The following considerations also apply to the foregoing discussion. Throughout this specification, plural instances may implement operations or structures described as a single instance. Although individual operations of one or more methods are illustrated and described as separate operations, one or more of the individual operations may be performed concurrently, and nothing requires that the operations be performed in the order illustrated. These and other variations, modifications, additions, and improvements fall within the scope of the subject matter herein.

112 f It should also be understood that, unless a term is expressly defined in this patent using the sentence “As used herein, the term” “is hereby defined to mean . . . ” or a similar sentence, there is no intent to limit the meaning of that term, either expressly or by implication, beyond its plain or ordinary meaning, and such term should not be interpreted to be limited in scope based on any statement made in any section of this patent (other than the language of the claims). To the extent that any term recited in the claims at the end of this patent is referred to in this patent in a manner consistent with a single meaning, that is done for sake of clarity only so as to not confuse the reader, and it is not intended that such claim term be limited, by implication or otherwise, to that single meaning. Finally, unless a claim element is defined by reciting the word “means” and a function without the recital of any structure, it is not intended that the scope of any claim element be interpreted based on the application of 35 U.S.C. §().

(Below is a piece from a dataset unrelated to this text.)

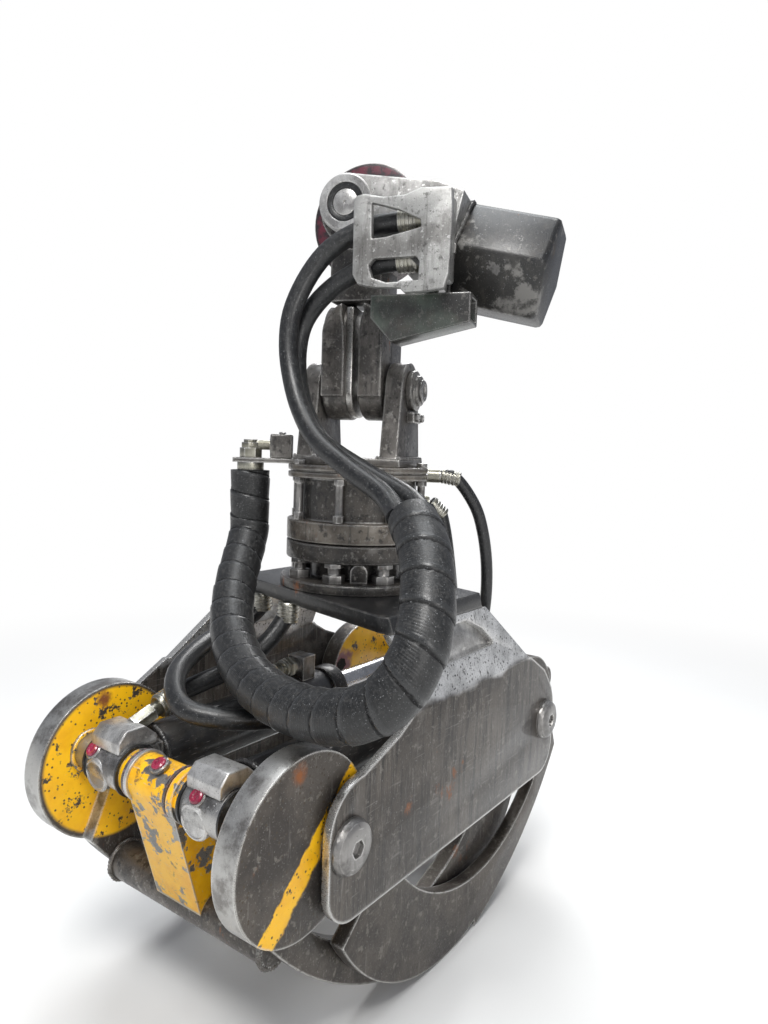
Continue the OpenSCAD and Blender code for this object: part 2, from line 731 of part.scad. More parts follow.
module cylinder_hoses() color(rubber) {
    tube([[-96, 148, 261.6], [-96, 148, 238], [-125, 160, 212], [-178, 152, 202],
        [-250, 128, 196], [-345, 80, 178], [-392, 15, 153], [-372, -38, 140],
        [-325, -75, 134], [-260, -104, 131], [-170, -112, 126], [-57.8, -110, 117]],
        cyl_hose_r, [0, 0.2, 1], 1);
    tube([[-348.6, 110, 120.2], [-312, 109, 132], [-262, 99, 144], [-212, 82, 160],
        [-164, 60, 198], [-132, 52, 236], [-126, 50, 259.8]],
        cyl_hose_r, [0, 1, 0], 2);
}

translate(-mount) {
    tip_fork();
    tip_tube();
    hose_guard();
    guard_fittings();
    hose_chute();
    upper_pin();
    link_body();
    brake_drum();
    link_cheeks();
    lower_pin();
    pin_caps();
    yoke();
    stator_flange();
    stator_body();
    stator_ring();
    tie_bolts();
    hose_bracket();
    manifold();
    drop_fittings();
    thin_fittings();
    rotor();
    mounting_bolts();
    port_plug();
    top_plate();
    side_plates();
    pocket_liners();
    pivot_pins();
    outer_arms();
    outer_crossbar();
    outer_crank();
    outer_sleeves();
    inner_arms();
    inner_crossbar();
    inner_blade();
    inner_crank();
    inner_sleeves();
    inner_crank_pin();
    crank_seals();
    barrels();
    glands();
    port_blocks();
    rod_end_ports();
    hose_ferrules();
    rods();
    rod_eyes();
    main_hoses();
    hose_wrap();
    thin_hose();
    cylinder_hoses();
}
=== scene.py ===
import json
import math

import bmesh
import bpy
from bpy.props import FloatProperty, FloatVectorProperty, IntProperty, PointerProperty
from mathutils import Matrix, Vector

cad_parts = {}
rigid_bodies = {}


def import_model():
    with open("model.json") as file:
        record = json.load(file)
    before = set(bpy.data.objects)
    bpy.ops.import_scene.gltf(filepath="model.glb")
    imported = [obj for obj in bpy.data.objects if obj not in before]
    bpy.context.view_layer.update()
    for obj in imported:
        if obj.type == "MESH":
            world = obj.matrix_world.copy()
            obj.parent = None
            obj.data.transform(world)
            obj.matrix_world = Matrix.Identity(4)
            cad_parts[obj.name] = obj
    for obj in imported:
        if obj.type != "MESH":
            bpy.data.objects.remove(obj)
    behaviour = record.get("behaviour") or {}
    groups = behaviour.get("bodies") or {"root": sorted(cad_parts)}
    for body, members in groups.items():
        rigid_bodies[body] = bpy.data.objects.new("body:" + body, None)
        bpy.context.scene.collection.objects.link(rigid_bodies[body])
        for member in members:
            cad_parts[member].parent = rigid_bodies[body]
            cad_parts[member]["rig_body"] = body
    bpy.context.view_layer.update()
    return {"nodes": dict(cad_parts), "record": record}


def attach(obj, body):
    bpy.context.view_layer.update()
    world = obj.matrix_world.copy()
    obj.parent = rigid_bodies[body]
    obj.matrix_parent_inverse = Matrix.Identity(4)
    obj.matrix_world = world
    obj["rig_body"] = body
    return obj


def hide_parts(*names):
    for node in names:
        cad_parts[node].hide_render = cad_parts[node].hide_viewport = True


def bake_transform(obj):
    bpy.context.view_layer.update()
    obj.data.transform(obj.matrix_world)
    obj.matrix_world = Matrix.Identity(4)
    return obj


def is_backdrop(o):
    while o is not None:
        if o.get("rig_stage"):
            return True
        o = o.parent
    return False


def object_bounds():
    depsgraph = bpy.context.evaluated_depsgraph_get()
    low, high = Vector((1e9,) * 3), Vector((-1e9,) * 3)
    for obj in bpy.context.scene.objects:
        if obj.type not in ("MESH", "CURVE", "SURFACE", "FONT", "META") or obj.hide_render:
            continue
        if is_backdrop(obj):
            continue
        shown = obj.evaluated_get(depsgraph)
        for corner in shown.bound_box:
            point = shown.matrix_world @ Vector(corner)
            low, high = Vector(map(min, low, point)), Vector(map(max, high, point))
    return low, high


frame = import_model()

bl_info = {
    "name": "Timber grapple finish",
    "version": (1, 0, 0),
    "blender": (4, 5, 0),
    "location": "3D View > Sidebar > Grapple",
    "description": "Paint, wear, hoses, welds and small fittings of a timber grapple on a boom tip",
    "category": "Object",
}

# The frame's origin in the grapple's own axes, in millimetres: X from the inner claw's pivot to
# the outer claw's, Y away from the near side plate, Z up from the pivots.
ORIGIN = Vector((102.051, -317.85, 838.087))
LINK_TURN = math.radians(17.8)                 # the link hangs turned from the grapple
LINK_TOP = 948                                 # height of the link's upper pin
BOOM_DIP = math.radians(13)                    # the boom runs down from its head


def grapple(x, y, z):
    """A point of the grapple's own axes, in the frame and in metres."""
    return (Vector((x, y, z)) - ORIGIN) / 1000


def link(x, y, z):
    """A point of the link's axes, whose origin is the upper pin, in the frame."""
    turned = Matrix.Rotation(LINK_TURN, 3, "Z") @ Vector((x, y, z))
    return grapple(turned.x, turned.y, turned.z + LINK_TOP)


def boom(x, y, z):
    """A point of the boom head's axes, in the frame."""
    dipped = Matrix.Rotation(BOOM_DIP, 3, "X") @ Vector((x, y, z))
    return link(*dipped)


def yoke(x, y, z):
    """A point of the yoke's axes, which stand over the rotator and turn with the link."""
    return link(x, y, z - LINK_TOP)


# the link's directions, and the two sides that many pieces come in
ACROSS, SIDE, UP = link(1, 0, 0) - link(0, 0, 0), link(0, 1, 0) - link(0, 0, 0), Vector((0, 0, 1))
HANDS = ((-1, "near"), (1, "far"))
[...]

Unless specifically stated otherwise, discussions herein using words such as “processing,” “computing,” “calculating,” “determining,” “presenting,” “displaying,” or the like may refer to actions or processes of a machine (e.g., a computer) that manipulates or transforms data represented as physical (e.g., electronic, magnetic, or optical) quantities within one or more memories (e.g., volatile memory, non-volatile memory, or a combination thereof), registers, or other machine components that receive, store, transmit, or display information.

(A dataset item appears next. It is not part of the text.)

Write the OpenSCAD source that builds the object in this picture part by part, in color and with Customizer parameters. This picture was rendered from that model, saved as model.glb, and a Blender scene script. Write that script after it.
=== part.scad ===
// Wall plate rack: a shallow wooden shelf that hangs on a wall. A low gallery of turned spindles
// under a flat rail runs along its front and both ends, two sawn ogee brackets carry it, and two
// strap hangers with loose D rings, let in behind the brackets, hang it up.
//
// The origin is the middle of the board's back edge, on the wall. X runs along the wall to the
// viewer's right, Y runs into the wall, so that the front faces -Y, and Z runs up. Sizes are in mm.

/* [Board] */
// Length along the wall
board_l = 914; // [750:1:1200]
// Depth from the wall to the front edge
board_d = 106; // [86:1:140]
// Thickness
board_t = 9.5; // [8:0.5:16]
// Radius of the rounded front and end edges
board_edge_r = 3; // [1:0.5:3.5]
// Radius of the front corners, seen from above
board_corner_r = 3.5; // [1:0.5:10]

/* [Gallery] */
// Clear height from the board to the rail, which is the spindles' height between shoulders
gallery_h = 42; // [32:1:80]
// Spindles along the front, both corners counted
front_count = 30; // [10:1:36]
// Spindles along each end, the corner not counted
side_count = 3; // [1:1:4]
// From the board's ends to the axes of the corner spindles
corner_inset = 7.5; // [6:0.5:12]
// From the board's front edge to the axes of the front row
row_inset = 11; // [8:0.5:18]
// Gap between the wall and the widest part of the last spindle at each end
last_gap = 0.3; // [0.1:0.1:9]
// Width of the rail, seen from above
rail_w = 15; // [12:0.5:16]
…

As used herein any reference to “one embodiment” or “an embodiment” means that a particular element, feature, structure, or characteristic described in connection with the embodiment is included in at least one embodiment. The appearances of the phrase “in one embodiment” in various places in the specification are not necessarily all referring to the same embodiment.

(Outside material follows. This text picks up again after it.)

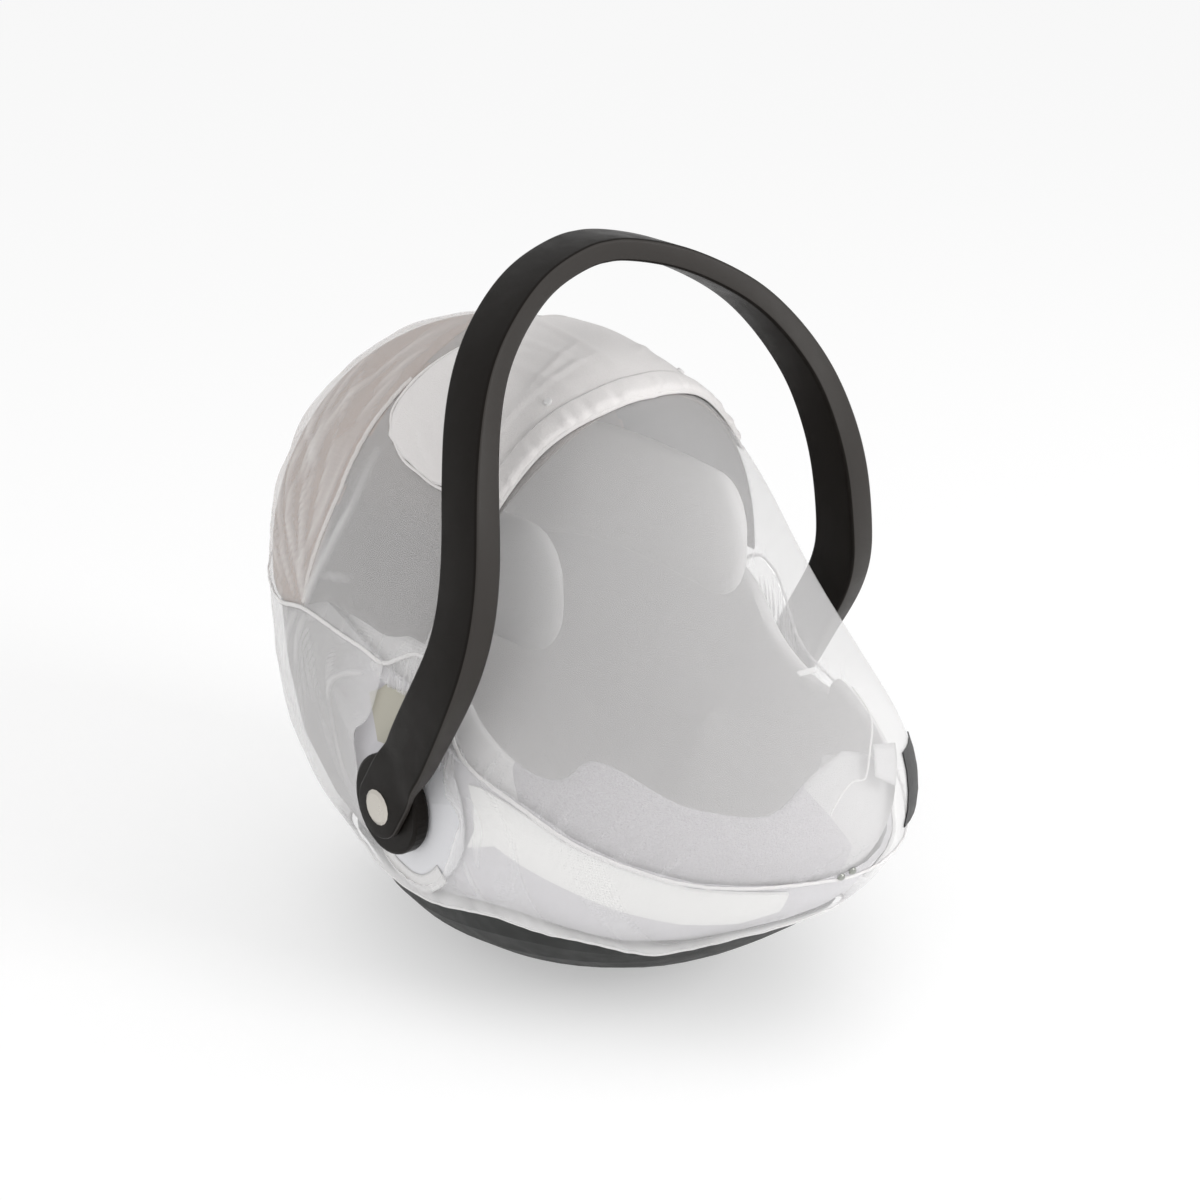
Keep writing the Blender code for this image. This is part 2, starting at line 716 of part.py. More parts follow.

As used herein, the terms “comprises,” “comprising,” “includes,” “including,” “has,” “having” or any other variation thereof, are intended to cover a non-exclusive inclusion. For example, a process, method, article, or apparatus that comprises a list of elements is not necessarily limited to only those elements but may include other elements not expressly listed or inherent to such process, method, article, or apparatus. Further, unless expressly stated to the contrary, “or” refers to an inclusive or and not to an exclusive or. For example, a condition A or B is satisfied by any one of the following: A is true (or present) and B is false (or not present), A is false (or not present) and B is true (or present), and both A and B are true (or present).

In addition, use of “a” or “an” is employed to describe elements and components of the embodiments herein. This is done merely for convenience and to give a general sense of the invention. This description should be read to include one or at least one and the singular also includes the plural unless it is obvious that it is meant otherwise.

Upon reading this disclosure, those of ordinary skill in the art will appreciate still additional alternative structural and functional designs for implementing the concepts disclosed herein, through the principles disclosed herein. Thus, while particular embodiments and applications have been illustrated and described, it is to be understood that the disclosed embodiments are not limited to the precise construction and components disclosed herein. Various modifications, changes and variations, which will be apparent to those of ordinary skill in the art, may be made in the arrangement, operation and details of the method and apparatus disclosed herein without departing from the spirit and scope defined in the appended claims.